In Lenora Rice, et al v. National Beverage Corporation (Circuit Court of Cook County, 2018CH12302, Oct. 1, 2018), a case recently filed in Illinois state court, Plaintiff Lenora Rice accuses National Beverage of using unnatural flavorings and synthetic compounds in its popular LaCroix sparking waters, in alleged contradiction to its “all natural” and “100% natural” advertising claims. In particular, Rice claims that National Beverage’s LaCroix beverages contain chemical compounds recognized as synthetic or artificial by the Food and Drug Administration (“FDA”).
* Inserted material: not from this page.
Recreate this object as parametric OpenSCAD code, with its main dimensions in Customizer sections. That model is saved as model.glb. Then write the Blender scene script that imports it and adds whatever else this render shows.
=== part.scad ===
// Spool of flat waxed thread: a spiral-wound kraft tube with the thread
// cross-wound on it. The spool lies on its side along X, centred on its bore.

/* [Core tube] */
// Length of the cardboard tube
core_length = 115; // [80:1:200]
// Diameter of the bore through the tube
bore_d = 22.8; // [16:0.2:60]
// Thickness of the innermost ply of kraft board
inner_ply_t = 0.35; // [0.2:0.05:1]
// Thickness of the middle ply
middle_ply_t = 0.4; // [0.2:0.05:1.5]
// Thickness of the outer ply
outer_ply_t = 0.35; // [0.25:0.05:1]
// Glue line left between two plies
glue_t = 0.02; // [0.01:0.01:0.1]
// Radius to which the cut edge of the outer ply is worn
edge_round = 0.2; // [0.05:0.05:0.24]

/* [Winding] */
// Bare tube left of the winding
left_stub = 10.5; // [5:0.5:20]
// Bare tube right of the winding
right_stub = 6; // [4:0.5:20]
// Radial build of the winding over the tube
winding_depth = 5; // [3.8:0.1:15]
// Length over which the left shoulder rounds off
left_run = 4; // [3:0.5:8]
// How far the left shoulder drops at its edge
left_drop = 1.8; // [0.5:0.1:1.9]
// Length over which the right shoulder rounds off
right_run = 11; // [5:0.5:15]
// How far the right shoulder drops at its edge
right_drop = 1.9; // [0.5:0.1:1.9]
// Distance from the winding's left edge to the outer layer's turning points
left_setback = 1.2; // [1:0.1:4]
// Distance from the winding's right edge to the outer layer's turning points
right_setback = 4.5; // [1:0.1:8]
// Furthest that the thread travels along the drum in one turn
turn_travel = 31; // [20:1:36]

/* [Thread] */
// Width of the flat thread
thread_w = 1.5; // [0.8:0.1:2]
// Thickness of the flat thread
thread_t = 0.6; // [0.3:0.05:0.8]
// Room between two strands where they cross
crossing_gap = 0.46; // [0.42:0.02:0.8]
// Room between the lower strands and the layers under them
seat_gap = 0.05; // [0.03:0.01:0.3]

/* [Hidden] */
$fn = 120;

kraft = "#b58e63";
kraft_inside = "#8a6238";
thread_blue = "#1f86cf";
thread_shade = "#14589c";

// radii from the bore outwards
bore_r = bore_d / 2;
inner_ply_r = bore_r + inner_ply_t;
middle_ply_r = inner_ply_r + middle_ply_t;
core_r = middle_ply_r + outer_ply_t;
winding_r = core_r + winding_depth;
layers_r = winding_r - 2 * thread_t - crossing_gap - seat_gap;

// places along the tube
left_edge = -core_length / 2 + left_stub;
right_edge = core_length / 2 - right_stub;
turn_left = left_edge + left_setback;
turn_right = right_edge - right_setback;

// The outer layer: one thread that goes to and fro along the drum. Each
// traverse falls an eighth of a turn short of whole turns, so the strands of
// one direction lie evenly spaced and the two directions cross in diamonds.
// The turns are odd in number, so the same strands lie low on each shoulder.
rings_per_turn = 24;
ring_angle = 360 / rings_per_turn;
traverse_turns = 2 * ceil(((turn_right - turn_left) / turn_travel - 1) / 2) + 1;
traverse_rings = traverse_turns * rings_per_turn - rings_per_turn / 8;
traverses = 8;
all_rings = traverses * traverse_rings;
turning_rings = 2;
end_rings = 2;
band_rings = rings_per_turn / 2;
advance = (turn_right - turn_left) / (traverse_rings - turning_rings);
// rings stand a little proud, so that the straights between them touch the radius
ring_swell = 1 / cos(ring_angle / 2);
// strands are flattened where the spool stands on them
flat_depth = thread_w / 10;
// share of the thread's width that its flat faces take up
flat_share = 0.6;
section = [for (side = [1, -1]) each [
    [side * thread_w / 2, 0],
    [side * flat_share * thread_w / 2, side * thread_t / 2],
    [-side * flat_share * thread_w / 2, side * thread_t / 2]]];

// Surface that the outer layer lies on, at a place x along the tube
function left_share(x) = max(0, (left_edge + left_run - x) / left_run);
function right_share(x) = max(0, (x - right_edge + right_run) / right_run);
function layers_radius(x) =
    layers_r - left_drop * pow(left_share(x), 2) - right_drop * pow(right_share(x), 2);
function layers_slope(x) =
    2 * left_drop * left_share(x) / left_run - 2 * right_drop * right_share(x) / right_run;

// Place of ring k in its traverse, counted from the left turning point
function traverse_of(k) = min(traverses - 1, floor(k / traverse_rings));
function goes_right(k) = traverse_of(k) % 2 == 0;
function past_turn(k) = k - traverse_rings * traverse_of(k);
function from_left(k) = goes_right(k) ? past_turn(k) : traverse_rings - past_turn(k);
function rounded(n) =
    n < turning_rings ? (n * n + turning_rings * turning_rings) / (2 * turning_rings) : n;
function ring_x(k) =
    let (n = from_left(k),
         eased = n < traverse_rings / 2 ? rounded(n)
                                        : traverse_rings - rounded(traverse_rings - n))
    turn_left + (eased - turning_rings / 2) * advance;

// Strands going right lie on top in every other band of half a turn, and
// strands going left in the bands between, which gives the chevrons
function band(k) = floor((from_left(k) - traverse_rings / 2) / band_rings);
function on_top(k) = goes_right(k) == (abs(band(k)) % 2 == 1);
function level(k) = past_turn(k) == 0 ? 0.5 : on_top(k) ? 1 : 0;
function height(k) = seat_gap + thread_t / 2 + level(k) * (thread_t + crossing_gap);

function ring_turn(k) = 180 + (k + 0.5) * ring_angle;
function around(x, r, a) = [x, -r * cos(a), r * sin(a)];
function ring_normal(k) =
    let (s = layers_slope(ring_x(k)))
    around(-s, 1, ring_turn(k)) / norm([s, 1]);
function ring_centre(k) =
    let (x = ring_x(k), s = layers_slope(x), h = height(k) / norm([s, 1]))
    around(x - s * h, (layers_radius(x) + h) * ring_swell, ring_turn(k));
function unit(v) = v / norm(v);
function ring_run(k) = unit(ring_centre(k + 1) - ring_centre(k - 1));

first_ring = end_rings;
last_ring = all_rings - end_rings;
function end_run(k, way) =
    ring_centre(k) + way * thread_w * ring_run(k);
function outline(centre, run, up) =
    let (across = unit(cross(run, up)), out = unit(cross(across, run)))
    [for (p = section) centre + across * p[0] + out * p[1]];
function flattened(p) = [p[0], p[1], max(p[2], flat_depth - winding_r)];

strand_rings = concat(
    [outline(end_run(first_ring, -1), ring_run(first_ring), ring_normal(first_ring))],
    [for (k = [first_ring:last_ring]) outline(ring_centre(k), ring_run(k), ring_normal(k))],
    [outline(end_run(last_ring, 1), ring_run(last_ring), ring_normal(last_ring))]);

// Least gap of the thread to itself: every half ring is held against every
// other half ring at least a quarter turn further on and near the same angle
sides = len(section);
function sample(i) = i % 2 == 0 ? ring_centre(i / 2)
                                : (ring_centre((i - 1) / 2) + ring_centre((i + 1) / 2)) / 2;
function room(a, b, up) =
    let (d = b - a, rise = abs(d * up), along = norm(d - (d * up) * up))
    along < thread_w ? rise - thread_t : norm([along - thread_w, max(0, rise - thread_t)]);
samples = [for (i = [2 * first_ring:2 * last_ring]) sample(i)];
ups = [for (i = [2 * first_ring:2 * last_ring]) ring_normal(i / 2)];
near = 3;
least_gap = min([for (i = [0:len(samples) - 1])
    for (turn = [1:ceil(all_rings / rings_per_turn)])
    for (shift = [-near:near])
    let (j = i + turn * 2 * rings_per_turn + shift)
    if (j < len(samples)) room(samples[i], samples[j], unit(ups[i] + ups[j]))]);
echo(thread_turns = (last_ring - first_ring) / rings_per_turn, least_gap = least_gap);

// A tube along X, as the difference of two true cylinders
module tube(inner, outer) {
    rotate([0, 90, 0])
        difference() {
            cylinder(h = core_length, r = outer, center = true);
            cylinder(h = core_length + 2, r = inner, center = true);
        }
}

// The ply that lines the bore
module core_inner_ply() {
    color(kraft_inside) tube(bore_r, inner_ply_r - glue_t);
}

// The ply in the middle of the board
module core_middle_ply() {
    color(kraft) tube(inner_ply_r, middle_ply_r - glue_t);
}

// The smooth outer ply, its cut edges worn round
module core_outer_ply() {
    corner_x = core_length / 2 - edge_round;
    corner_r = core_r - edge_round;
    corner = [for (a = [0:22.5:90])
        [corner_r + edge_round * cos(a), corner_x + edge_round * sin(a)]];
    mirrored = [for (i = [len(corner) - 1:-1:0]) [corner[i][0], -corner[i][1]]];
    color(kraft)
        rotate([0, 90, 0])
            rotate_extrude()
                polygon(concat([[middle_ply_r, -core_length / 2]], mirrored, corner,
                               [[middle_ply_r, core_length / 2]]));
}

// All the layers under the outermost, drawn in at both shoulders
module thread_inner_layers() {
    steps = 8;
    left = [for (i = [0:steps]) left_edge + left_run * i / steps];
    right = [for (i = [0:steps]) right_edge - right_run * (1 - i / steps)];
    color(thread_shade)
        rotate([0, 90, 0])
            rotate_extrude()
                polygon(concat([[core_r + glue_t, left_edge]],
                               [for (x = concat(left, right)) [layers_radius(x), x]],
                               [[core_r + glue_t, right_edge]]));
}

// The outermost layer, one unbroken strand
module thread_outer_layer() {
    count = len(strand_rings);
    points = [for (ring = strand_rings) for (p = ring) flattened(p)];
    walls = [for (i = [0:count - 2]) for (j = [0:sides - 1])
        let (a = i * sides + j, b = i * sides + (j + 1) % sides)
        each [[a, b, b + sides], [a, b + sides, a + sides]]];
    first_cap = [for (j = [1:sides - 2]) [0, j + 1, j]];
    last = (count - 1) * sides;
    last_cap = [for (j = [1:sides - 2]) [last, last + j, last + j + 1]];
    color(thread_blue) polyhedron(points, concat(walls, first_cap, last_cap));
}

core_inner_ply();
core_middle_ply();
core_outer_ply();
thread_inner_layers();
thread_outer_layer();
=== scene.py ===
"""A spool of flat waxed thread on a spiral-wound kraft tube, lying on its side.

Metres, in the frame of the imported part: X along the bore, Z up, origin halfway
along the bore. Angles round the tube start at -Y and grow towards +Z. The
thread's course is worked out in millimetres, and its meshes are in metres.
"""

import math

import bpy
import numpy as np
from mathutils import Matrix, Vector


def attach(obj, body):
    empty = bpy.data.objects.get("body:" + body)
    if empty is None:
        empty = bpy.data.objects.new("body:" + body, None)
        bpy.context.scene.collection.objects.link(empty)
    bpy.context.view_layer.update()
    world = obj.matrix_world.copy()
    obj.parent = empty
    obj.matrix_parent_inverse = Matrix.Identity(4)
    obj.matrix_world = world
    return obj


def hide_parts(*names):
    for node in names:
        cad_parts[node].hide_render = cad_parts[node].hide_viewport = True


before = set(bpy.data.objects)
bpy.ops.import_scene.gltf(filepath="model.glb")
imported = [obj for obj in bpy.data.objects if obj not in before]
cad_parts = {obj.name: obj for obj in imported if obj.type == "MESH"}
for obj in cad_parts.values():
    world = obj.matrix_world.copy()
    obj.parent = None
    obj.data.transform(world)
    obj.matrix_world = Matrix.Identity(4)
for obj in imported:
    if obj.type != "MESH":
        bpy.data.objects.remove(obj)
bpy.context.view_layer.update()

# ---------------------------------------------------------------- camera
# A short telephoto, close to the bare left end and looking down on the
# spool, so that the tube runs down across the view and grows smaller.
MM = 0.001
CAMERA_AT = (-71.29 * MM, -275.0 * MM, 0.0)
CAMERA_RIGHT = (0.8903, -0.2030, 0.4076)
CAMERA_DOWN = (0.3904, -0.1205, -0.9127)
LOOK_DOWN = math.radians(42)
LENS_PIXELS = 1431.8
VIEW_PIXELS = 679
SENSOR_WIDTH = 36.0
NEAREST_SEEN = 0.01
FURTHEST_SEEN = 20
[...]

Rice contends that advertising products containing these ingredients as “natural” violates the Illinois Consumer Fraud Act and National Beverage’s express warranties to consumers. National Beverage has not yet answered the complaint.
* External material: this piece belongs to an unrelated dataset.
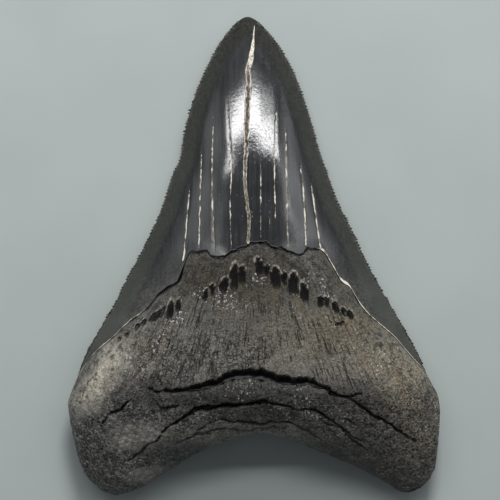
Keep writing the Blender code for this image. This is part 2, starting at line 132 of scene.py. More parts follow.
# How finely the two pieces are divided: rows up the tooth and columns across it.
CROWN_ROWS = 400
CROWN_BACK_ROWS = 110
WING_COLUMNS = 32  # from a cutting edge to the first crack
CRACK_GAP_COLUMNS = 4  # between two cracks
SPLIT_COLUMNS = 9
LEFT_WING_BUNCHING = 1.15
RIGHT_WING_BUNCHING = 0.87
CLOSEST_COLUMNS = 0.012
LEVEL_ROWS_Y = -10.0  # where the crown's rows would start if they didn't follow its lower edge
ROOT_UPPER_GRID = (330, 200)  # columns, rows
ROOT_LOWER_GRID = (150, 80)
ROOT_SIDE_BUNCHING = 0.6
ROOT_BASE_BUNCHING = 0.7

# Lengthwise cracks of the enamel from left to right: (route up the crown, how open it is). The short ones
# name the two long ones that they run between.
CENTRE_SPLIT = "centre_split"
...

In Kevin Branca v. Bai Brands, LLC (S.D. Cal. Apr. 19, 2018), filed earlier this year in the Southern District of California, Plaintiff Kevin Branca challenges Bai’s use of the designation “with other natural flavors,” imagery of ripe fresh fruit, and product names like “Malawi Mango” and “Brasilia Blueberry” in connection with BAI beverages. In asserting violations of California false advertising and other consumer protection laws, Branca alleges that Bai’s conduct creates the false impression that its beverages contain natural ingredients only, when in fact they contain malic acid and d-1-malic acid, chemicals plaintiff contends are not naturally occurring. Bai’s motion to dismiss and motion for sanctions remain pending.

In November 2015, the FDA established “a docket to receive information and comments on the use of the term ‘natural’ in the labeling of human food products, including foods that are genetically engineered or contain ingredients produced through the use of genetic engineering.” Use of the Term “Natural” in the Labeling of Human Food Products; Request for Information and Comments, 80 Fed. Reg. 69905-01, 2015 WL 6958210 (proposed Nov. 15, 2015) (to be codified at 21 C.F.R. pt. 101).

Among other things, the FDA solicited comments and proposals addressing: (1) the type(s) of ingredients that would disqualify use of the designation “natural”; (2) whether the manner in which an ingredient is produced or sourced should affect use of “natural”; (3) whether certain production practices should be considered when designating “natural” food products; and (4) whether the term “natural” should apply to “unprocessed” foods only, and, if so, how “unprocessed” foods should be defined.

The FDA’s notice-and-comment period ended in May of 2016. See U.S. Food & Drug Administration: “Natural” on Food Labeling, available here. But it has yet to issue its guidance.

While awaiting FDA guidance, some courts have deferred rulings on permissible uses of the designation “natural” for food and beverage products. See, e.g., Scholder v. Riviana Foods Inc., No. 16-cv-6002(ADS)(AKT), 2017 WL 2773586, at *2-3 (E.D.N.Y. Jun. 23, 2017) (internal quotations omitted) (Court held that “natural” food labeling is within the FDA’s discretion, and that awaiting FDA guidance on the issue “would almost certainly help harmonize court rulings,” which is important because “Congress [did] not want to allow states to impose disclosure requirements of their own on packaged food products, most of which are sold nationwide in order to avoid the need for [m]anufacturers . . . to print 50 different labels.”).

With some courts reluctant to weigh in on the use of “natural” absent FDA guidance, food manufacturers continue to face uncertainty and potentially costly litigation when advertising their food/beverage products as “natural.”